▶ _GIVEN TASK_
Set down the listing below verbatim, but only from its first line through the line containing "RUN = 0.06 *".
-------- DATA LINES --------
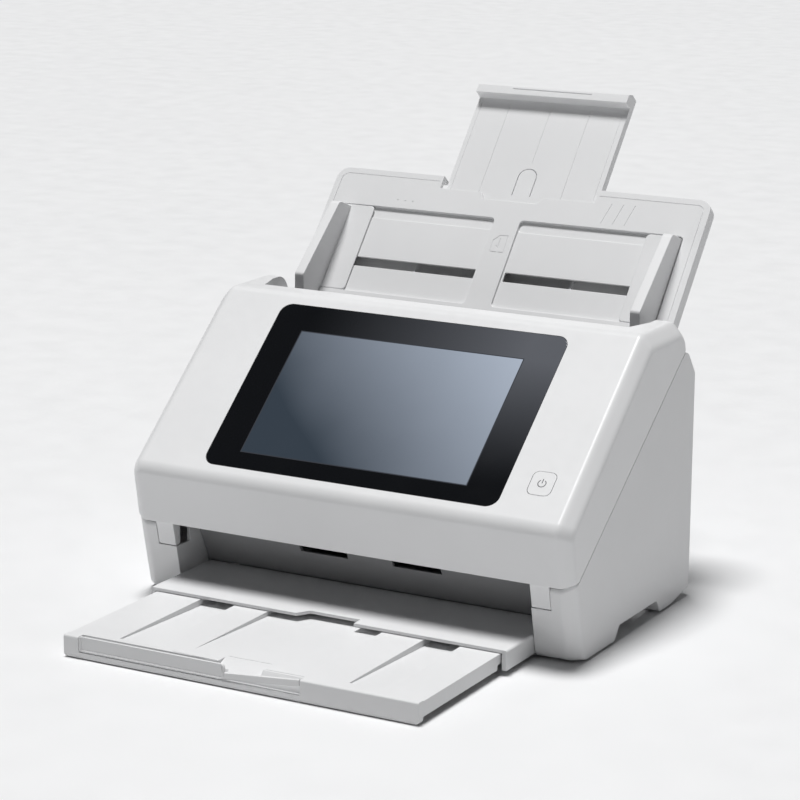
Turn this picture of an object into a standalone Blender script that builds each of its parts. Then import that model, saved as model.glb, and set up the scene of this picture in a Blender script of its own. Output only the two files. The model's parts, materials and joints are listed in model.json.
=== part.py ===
"""Sheet fed document scanner with a touch screen, as an assembly of separate parts.

Frame: +X to the right seen from the front, -Y towards the user, +Z up, metres.
The scanner stands on the plane Z = 0.  Depths are measured behind the front fold
of the cover, and depth() turns them into Y.
"""
import math

import bmesh
import bpy
from mathutils import Matrix, Vector

MM = 0.001
GAP = 0.3 * MM                       # clearance between fixed neighbours
RUN = 0.06 * MM                      # radial clearance of a turning shaft

# Housing
BODY_HALF = 158 * MM
FOLD_Y = -92.7 * MM                  # Y of the cover's front fold
FOLD_Z = 89 * MM
COVER_BOTTOM = (6.6 * MM, 51.2 * MM)     # depth and height of the cover's lower front edge
SLANT_ANGLE = math.radians(40.2)
SLANT_LENGTH = 152 * MM
TOP_Z = FOLD_Z + SLANT_LENGTH * math.sin(SLANT_ANGLE)
COVER_REAR = 172 * MM
SEAM_LOW = (12.9 * MM, 51.2 * MM)        # seam between the cover and the side covers
SEAM_HIGH = (170.4 * MM, 167.8 * MM)
SEAM_SHIFT = 3.2 * MM                    # how much deeper the seam starts on the side face
PILLAR_FOOT = (19.3 * MM, 1.5 * MM)
PILLAR_HEAD = (8.2 * MM, 50.9 * MM)
REAR_DEPTH = 188.8 * MM
REAR_TOP = 151 * MM
BODY_BOTTOM = 1.5 * MM
ARCH_START, ARCH_END, ARCH_TOP = 70.2 * MM, 139 * MM, 10 * MM
SHELL = 2.4 * MM                     # wall of the moulded covers
EDGE_X = 7.6 * MM                    # width of the chamfer along the sides
EDGE_IN = 7 * MM                     # how far that chamfer cuts into the slanted face
FRONT_IN, TOP_IN, REAR_IN = 6 * MM, 9 * MM, 3 * MM
INNER_HALF = BODY_HALF - 3 * MM      # inner face of the side walls
LEDGE_TOP = REAR_TOP - 2 * MM        # top of the rear cover, under the chute's foot
PORTS = {                            # x, z, width and height on the rear wall
    "power_jack": (-118 * MM, 40 * MM, 12 * MM, 13 * MM),
    "usb_port": (-92 * MM, 40 * MM, 14 * MM, 13 * MM),
    "lan_port": (-62 * MM, 40 * MM, 17 * MM, 15 * MM),
}
PORT_PLATE = ((-130 * MM, -47 * MM), (28 * MM, 52 * MM))     # x and z of the plate round them
INLET_HALF = 134 * MM
INLET_DEPTH = 131.8 * MM
SHOULDER_HALF = 140 * MM             # the inlet widens behind this depth
SHOULDER_DEPTH = 152 * MM

# Exit bay, shelf and tray
PILLAR_HALF = 128.3 * MM             # half the clear width between the pillars
BAY_DEPTH = 50 * MM
SHELF_HALF = 127.8 * MM
SHELF_FRONT = -19 * MM
SHELF_TOP = 16.2 * MM
SHELF_WALL = 3.4 * MM
TRAY_HALF = 123.4 * MM
TRAY_FRONT = -121 * MM
TRAY_TOP = 13.6 * MM
TRAY_SKIRT = 4 * MM
LIP_DEPTH = 6 * MM
LIP_TOP = 14.2 * MM
LIP_BOTTOM = 0.5 * MM
CHANNELS = ((-90 * MM, -65 * MM), (71 * MM, 96 * MM))
STOPPER_X = (-112 * MM, -8 * MM, 44 * MM)
STOPPER_AXIS = (-118.2 * MM, 13 * MM)
STOPPER_PIN = 0.8 * MM
NOTCH_HALF = 15.5 * MM               # finger notch behind the stopper's bar

# Cover hinge
HINGE = (12 * MM, 47.5 * MM)
HINGE_PIN = 1.5 * MM
ARM_X = (128.6 * MM, 141.6 * MM)

# Display and button, in the plane of the slanted face
GLASS_HALF = 105 * MM
GLASS_S = (10 * MM, 143 * MM)
GLASS_THICK = 1.2 * MM
GLASS_RADIUS = 8 * MM
BUTTON_AT = (128 * MM, 32 * MM)
BUTTON_SIZE = (15.6 * MM, 17.4 * MM)
BUTTON_TRAVEL = 0.8 * MM

# Chute, in its own plane
CHUTE_AT = (186.25 * MM, 180.46 * MM)
CHUTE_ANGLE = math.radians(49.8)
CHUTE_HALF = 141.5 * MM
CHUTE_FOOT, CHUTE_HEAD = -20 * MM, 93 * MM
CHUTE_THICK = 9 * MM
PANEL = 3.2 * MM
RECESS = 1.6 * MM
SPINE_HALF = 9.7 * MM
RECESS_T = (-3.6 * MM, 64 * MM)
SLOT_T = (16.9 * MM, 23.9 * MM)
EXT_HALF = 57.6 * MM
EXT_FRONT = -6 * MM
EXT_BACK = -12 * MM
EXT_FOOT, EXT_HEAD = 66 * MM, 170 * MM
NOTCH_T = 83 * MM
TONGUE_T = (86 * MM, 103.5 * MM)
GUIDE_WALL = (121.5 * MM, 128.5 * MM)
GUIDE_PLATE_X = 103 * MM
RACK_PITCH_T = 20.4 * MM
RACK_N = (-5.6 * MM, -3.5 * MM)      # thickness of the racks below the chute's surface
RACK_TEETH = 35
GUIDE_PINION_TEETH = 16
TAB_X, TAB_HALF = 133 * MM, 5 * MM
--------
▶ _WORKED ANSWER_
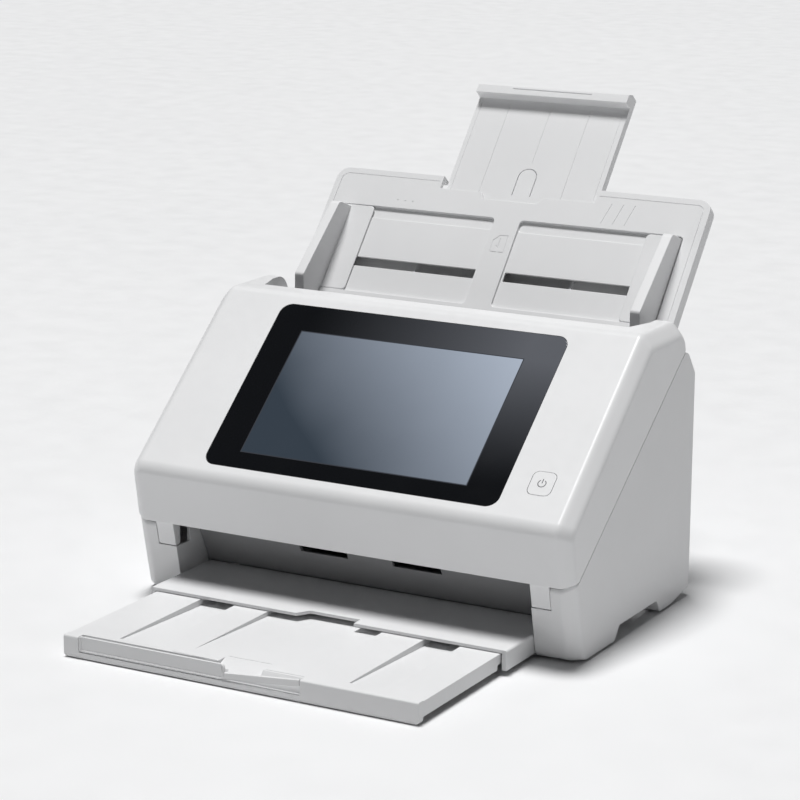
Turn this picture of an object into a standalone Blender script that builds each of its parts. Then import that model, saved as model.glb, and set up the scene of this picture in a Blender script of its own. Output only the two files. The model's parts, materials and joints are listed in model.json.
=== part.py ===
"""Sheet fed document scanner with a touch screen, as an assembly of separate parts.

Frame: +X to the right seen from the front, -Y towards the user, +Z up, metres.
The scanner stands on the plane Z = 0.  Depths are measured behind the front fold
of the cover, and depth() turns them into Y.
"""
import math

import bmesh
import bpy
from mathutils import Matrix, Vector

MM = 0.001
GAP = 0.3 * MM                       # clearance between fixed neighbours
RUN = 0.06 * MM                      # radial clearance of a turning shaft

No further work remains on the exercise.